Collected data:
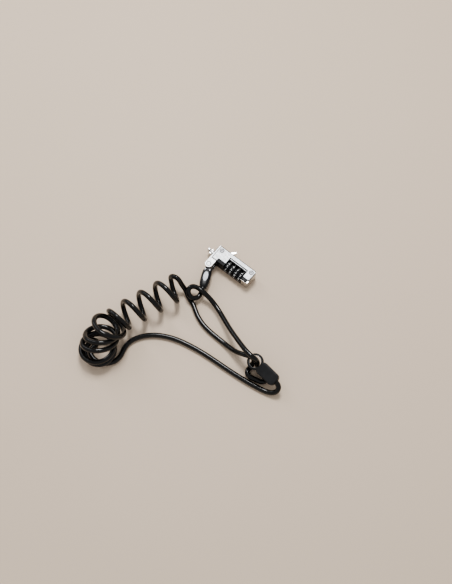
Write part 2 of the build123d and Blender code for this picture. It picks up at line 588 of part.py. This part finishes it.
def natural_spline(xs, ys):
    """Cubic spline through the points, with no bending at its two ends."""
    n = len(xs)
    gap = [xs[i + 1] - xs[i] for i in range(n - 1)]
    upper = [0.0] * n
    right = [0.0] * n
    for i in range(1, n - 1):
        slope = (ys[i + 1] - ys[i]) / gap[i] - (ys[i] - ys[i - 1]) / gap[i - 1]
        pivot = 2 * (gap[i - 1] + gap[i]) - gap[i - 1] * upper[i - 1]
        upper[i] = gap[i] / pivot
        right[i] = (6 * slope - gap[i - 1] * right[i - 1]) / pivot
    bend = [0.0] * n
    for i in range(n - 2, 0, -1):
        bend[i] = right[i] - upper[i] * bend[i + 1]

    def value(x):
        i = max(k for k in range(n - 1) if xs[k] <= x or k == 0)
        a = xs[i + 1] - x
        b = x - xs[i]
        h = gap[i]
        curve = (bend[i] * a ** 3 + bend[i + 1] * b ** 3) / (6 * h)
        line = (ys[i] / h - bend[i] * h / 6) * a + (ys[i + 1] / h - bend[i + 1] * h / 6) * b
        return curve + line

    return value


def coil_point(turn, columns):
    """Point of the coil; turn 0 is the far side of the first ring."""
    x, y, z, radius, heading, tilt = [column(turn) for column in columns]
    heading = math.radians(heading)
    tilt = math.radians(tilt)
    ahead = Vector(math.cos(heading) * math.cos(tilt), math.sin(heading) * math.cos(tilt),
                   -math.sin(tilt))
    side = Vector(math.sin(heading), -math.cos(heading), 0)
    down = ahead.cross(side)
    phase = 2 * math.pi * turn
    return Vector(x, y, z) + side * (radius * math.cos(phase)) + down * (radius * math.sin(phase))


def cable_points():
    """All points the cable's centre line passes through."""
    points = [START] + [Vector(*p) for p in CURL]
    points += [Vector(*p) for p in BIGHT]
    points += [Vector(*p) for p in RETURN]
    columns = coil_stations()
    count = round((COIL[-1][0] - COIL_FROM) / COIL_STEP)
    points += [coil_point(COIL_FROM + i * COIL_STEP, columns) for i in range(count + 1)]
    points += [Vector(*p) for p in SWEEP_BACK]
    return points + [Vector(*on_loop_axis(LOOP_REACH + 0.3))]


ARC_PAIRS = 220                 # pairs of tangent arcs the centre line is drawn with


def arc_pair(start, start_way, end, end_way):
    """Two arcs tangent to each other, from start to end with the given directions."""
    chord = end - start
    both = start_way + end_way
    a = 2 * (1 - start_way.dot(end_way))
    b = 2 * chord.dot(both)
    c = -chord.dot(chord)
    reach = -c / b if a < 1e-9 else (-b + math.sqrt(b * b - 4 * a * c)) / (2 * a)
    first = start + start_way * reach
    second = end - end_way * reach
    middle = (first + second) * 0.5
    pair = []
    for p, way, q in ((start, start_way, middle), (middle, (second - first).normalized(), end)):
        straight = (q - p).normalized().dot(way) > 0.9999999
        pair.append(Edge.make_line(p, q) if straight else Edge.make_tangent_arc(p, way, q))
    return pair


def cable_path(start_extra, end_extra):
    """Centre line of the cable as tangent arcs, with its two straight ends."""
    points = cable_points()
    places = [0.0]
    for a, b in zip(points, points[1:]):
        places.append(places[-1] + math.sqrt((b - a).length))
    places = [p / places[-1] for p in places]
    line = Edge.make_spline(points, parameters=places)
    stops = [line.position_at(k / ARC_PAIRS) for k in range(ARC_PAIRS + 1)]
    ways = [line.tangent_at(k / ARC_PAIRS) for k in range(ARC_PAIRS + 1)]
    ways[0] = along_ferrule(0).z_dir
    ways[-1] = (Vector(*on_loop_axis(0)) - Vector(*on_loop_axis(1))).normalized()
    edges = [Edge.make_line(stops[0] - ways[0] * start_extra, stops[0])]
    for k in range(ARC_PAIRS):
        edges += arc_pair(stops[k], ways[k], stops[k + 1], ways[k + 1])
    edges.append(Edge.make_line(stops[-1], stops[-1] + ways[-1] * end_extra))
    return Wire(edges)


def swept(path, section):
    return sweep(Plane(path @ 0, z_dir=path % 0) * section, path=path)


def cable_jacket():
    path = cable_path(BOOT_TO - SOCKET_TO, LOOP_REACH - CRIMP_TO)
    return swept(path, Circle(CABLE_RADIUS) - Circle(JACKET_BORE))


def cable_core():
    """Wire rope, bare for a short way inside the ferrule and the end loop."""
    path = cable_path(BOOT_TO - SOCKET_FROM - 1.2, LOOP_REACH - CRIMP_FROM - 1.0)
    return swept(path, Circle(CORE_RADIUS))


# ---------------------------------------------------------------- end loop
LOOP_PLACE = Pos(*LOOP_EYE) * Rot(0, 0, LOOP_TURN) * Rot(LOOP_ROLL, 0, 0)


def rod_loop(radius, x0, x1):
    """Cylinder along the loop's long axis."""
    return Pos((x0 + x1) / 2, 0, 0) * Rot(0, 90, 0) * Cylinder(radius, x1 - x0)


def end_loop_body():
    """Moulded block with a flat ring for an eye."""
    width = LOOP_WIDTH
    middle = (GRIP_FROM + LOOP_REACH) / 2
    plan = Pos(middle, 0) * RectangleRounded(LOOP_REACH - GRIP_FROM, width, 3.9)
    grip = extrude(plan, amount=LOOP_THICK / 2, both=True)
    rims = grip.edges().filter_by(lambda e: abs(abs((e @ 0.5).Z) - LOOP_THICK / 2) < 0.01)
    grip = fillet(rims, 1.3)
    ring = Cylinder(EYE_RADIUS + EYE_RIM, EYE_THICK)
    ring = fillet(ring.edges().filter_by(GeomType.CIRCLE), 0.9)
    body = grip + ring
    body -= Cylinder(EYE_RADIUS, 20)
    body -= rod_loop(CRIMP_RADIUS + FIT, CRIMP_FROM - FIT, CRIMP_TO + FIT)
    body -= rod_loop(CABLE_RADIUS + FIT, CRIMP_TO - 1, LOOP_REACH + 1)
    body -= rod_loop(CABLE_RADIUS + 0.7, LOOP_REACH - 1.5, LOOP_REACH + 1)
    return LOOP_PLACE * body


def end_loop_eyelet():
    ring = Cylinder(EYE_RADIUS - FIT, EYE_THICK) - Cylinder(EYE_RADIUS - EYELET_THICK, 20)
    return LOOP_PLACE * ring


def end_crimp():
    tube = rod_loop(CRIMP_RADIUS, CRIMP_FROM, CRIMP_TO)
    return LOOP_PLACE * (tube - rod_loop(CORE_RADIUS + FIT, 0, 40))


# ---------------------------------------------------------------- write the nodes
save("lower_housing", lower_housing())
save("top_cover", top_cover())
save("wheel_frame", wheel_frame())
save("index_line", index_line())
save("housing_screws", *[housing_screw(*place) for place in SCREW_PLACES])
for number, wheel_x in enumerate(WHEEL_XS, start=1):
    save(f"number_wheel_{number}", number_wheel(wheel_x))
    save(f"code_sleeve_{number}", code_sleeve(wheel_x))
save("wheel_spacers", *[wheel_spacer(x) for x in SPACER_XS])
save("detent_spring", detent_spring())
save("tbar", tbar())
save("slot_collar", slot_collar())
save("slot_cushion", slot_cushion())
save("release_slider", release_slider())
save("locking_spindle", locking_spindle())
save("return_spring", return_spring())
save("code_set_screw", code_set_screw())
save("cable_arm", cable_arm())
save("pivot_rivet", pivot_rivet())
save("pivot_washers", pivot_washer(0.4 + EAR_THICK + 0.03), pivot_washer(BODY_HEIGHT - EAR_THICK - 0.53))
save("ferrule_eye", ferrule_eye())
save("ferrule_boot", ferrule_boot())
save("ferrule_inlay", ferrule_inlay())
save("cable_jacket", cable_jacket())
save("cable_core", cable_core())
save("end_loop_body", end_loop_body())
save("end_loop_eyelet", end_loop_eyelet())
save("end_crimp", end_crimp())
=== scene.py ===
import math

import bpy
from mathutils import Matrix, Vector


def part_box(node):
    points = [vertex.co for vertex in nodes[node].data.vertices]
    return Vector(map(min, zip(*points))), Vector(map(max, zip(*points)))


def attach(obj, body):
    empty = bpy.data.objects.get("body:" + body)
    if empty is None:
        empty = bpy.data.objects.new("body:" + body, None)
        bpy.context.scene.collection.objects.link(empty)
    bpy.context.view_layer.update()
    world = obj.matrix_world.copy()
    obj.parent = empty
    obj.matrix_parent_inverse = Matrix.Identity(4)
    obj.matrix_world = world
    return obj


# Looks for the laptop cable lock. Metres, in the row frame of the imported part.

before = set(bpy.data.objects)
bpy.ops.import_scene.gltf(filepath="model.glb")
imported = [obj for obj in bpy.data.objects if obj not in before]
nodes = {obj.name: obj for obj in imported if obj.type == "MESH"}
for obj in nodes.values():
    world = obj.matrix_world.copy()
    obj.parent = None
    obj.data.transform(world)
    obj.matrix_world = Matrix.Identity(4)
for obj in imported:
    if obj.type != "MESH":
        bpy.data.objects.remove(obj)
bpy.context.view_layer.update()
MM = 0.001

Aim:
Reproduce verbatim only the segment of the listing bounded by the line containing "return LOOP_PLACE * (tube" and the line containing "in imported if", with both boundary lines included.

The completed task:
    return LOOP_PLACE * (tube - rod_loop(CORE_RADIUS + FIT, 0, 40))


# ---------------------------------------------------------------- write the nodes
save("lower_housing", lower_housing())
save("top_cover", top_cover())
save("wheel_frame", wheel_frame())
save("index_line", index_line())
save("housing_screws", *[housing_screw(*place) for place in SCREW_PLACES])
for number, wheel_x in enumerate(WHEEL_XS, start=1):
    save(f"number_wheel_{number}", number_wheel(wheel_x))
    save(f"code_sleeve_{number}", code_sleeve(wheel_x))
save("wheel_spacers", *[wheel_spacer(x) for x in SPACER_XS])
save("detent_spring", detent_spring())
save("tbar", tbar())
save("slot_collar", slot_collar())
save("slot_cushion", slot_cushion())
save("release_slider", release_slider())
save("locking_spindle", locking_spindle())
save("return_spring", return_spring())
save("code_set_screw", code_set_screw())
save("cable_arm", cable_arm())
save("pivot_rivet", pivot_rivet())
save("pivot_washers", pivot_washer(0.4 + EAR_THICK + 0.03), pivot_washer(BODY_HEIGHT - EAR_THICK - 0.53))
save("ferrule_eye", ferrule_eye())
save("ferrule_boot", ferrule_boot())
save("ferrule_inlay", ferrule_inlay())
save("cable_jacket", cable_jacket())
save("cable_core", cable_core())
save("end_loop_body", end_loop_body())
save("end_loop_eyelet", end_loop_eyelet())
save("end_crimp", end_crimp())
=== scene.py ===
import math

import bpy
from mathutils import Matrix, Vector


def part_box(node):
    points = [vertex.co for vertex in nodes[node].data.vertices]
    return Vector(map(min, zip(*points))), Vector(map(max, zip(*points)))


def attach(obj, body):
    empty = bpy.data.objects.get("body:" + body)
    if empty is None:
        empty = bpy.data.objects.new("body:" + body, None)
        bpy.context.scene.collection.objects.link(empty)
    bpy.context.view_layer.update()
    world = obj.matrix_world.copy()
    obj.parent = empty
    obj.matrix_parent_inverse = Matrix.Identity(4)
    obj.matrix_world = world
    return obj


# Looks for the laptop cable lock. Metres, in the row frame of the imported part.

before = set(bpy.data.objects)
bpy.ops.import_scene.gltf(filepath="model.glb")
imported = [obj for obj in bpy.data.objects if obj not in before]
nodes = {obj.name: obj for obj in imported if obj.type == "MESH"}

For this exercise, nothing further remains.